What is thought to be responsible for this rise in blood pressure?
The researchers believe that part of the rise in children’s blood pressure is partly due to the rise in the numbers of children who are overweight or obese. In fact, the researchers have calculated that 29 percent of the rise in systolic blood pressure and 12 percent in the rise in diastolic blood pressure could be attributed to the increase in children’s weights.
According to previous research, the percentage of boys who were overweight had risen from 11.3 percent in 1988-1994 to 15.5 percent in 1999-2000. While the percentage of girls who were overweight had risen even more dramatically from 9.7 percent in 1988-1994 to 15.5 percent in 1999-2000.
Apart from being overweight or obese, the other main lifestyle factors that contribute to increased blood pressure are not getting enough physical activity and eating too much salt in the diet.
Could UK children’s blood pressure also be higher than previous generations?
The levels of childhood overweight and obesity are increasing in the UK, so it is more than likely that UK children’s blood pressure are also higher than previous generations.

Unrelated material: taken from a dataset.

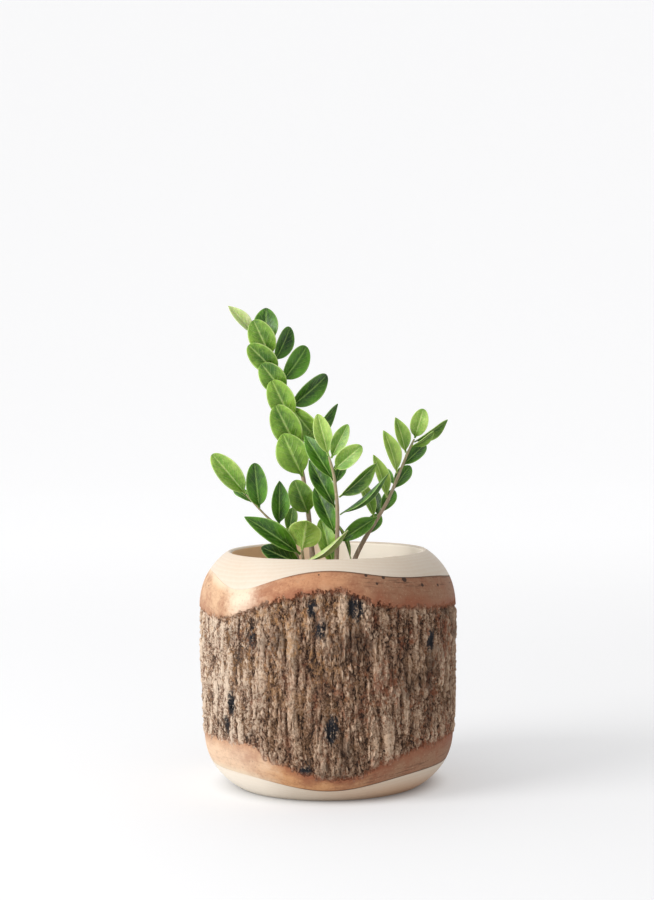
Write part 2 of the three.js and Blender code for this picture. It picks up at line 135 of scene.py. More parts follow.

Both Professor Graham MacGregor, chairman of the Blood Pressure Association, and Belinda Linda, head of medical information at the British Heart Foundation agree that the rise in UK children’s weights will mean that their blood pressure will be higher too. They are concerned that will lead to higher rates of high blood pressure in later life.
What can be done to reduce childhood obesity and children’s blood pressures?
Reduce the amount of salt in the daily diet
Many children eat more than the recommended daily amount of salt in their diet (see table below). Two of the main contributors to this are the salt found in processed foods (for example ready meals and crisps) and salt that is added while cooking.
|D A I L Y S A L T L E V E L S|
|The UK Government’s Scientific Advisory Committee on Nutrition (SACN) recommends the following daily salt intakes:|
|Baby aged up to six months old||less than 1g per day|
|Baby aged 7-12 months||1g per day|
|Child aged 1-6 years||2g per day|
|Child aged 7-14 years||5g per day|
|Adult (aged 14+ years)||a maximum of 6g per day|
Make sure children get at least 60 minutes of physical activity every day
The UK Government now recommends that all children (up to teenage) should be physically active for at least 60 minutes per day, every day of the week. This activity can be built up through the day in bouts of 10 minutes or more, which means that it is possible to incorporate this activity more easily into daily life. For example, the Government suggests children could build this up by:
- playing in break times at school
- walking or cycling to and from school
- taking part in organised activities such as PE, sports and swimming
- playing with friends near home
However, it is also important for children to develop strong bones, it is vital that children engage in activities that build healthy bones at least twice a week. Activities such as running, jumping, ball games and gymnastics are ideal for strengthening bones. In addition, muscle strength and flexibility can be developed through activities such as carrying, climbing and rough and tumble.
This level of activity will also help children to keep their weight under control.
Parents can encourage healthy lifestyles in their children
If parents set good role models for their children, by eating healthily, not cooking with salt or adding it at the dinner table, and by being physically active in their daily lives, their children are more likely to adopt these lifestyle habits as well.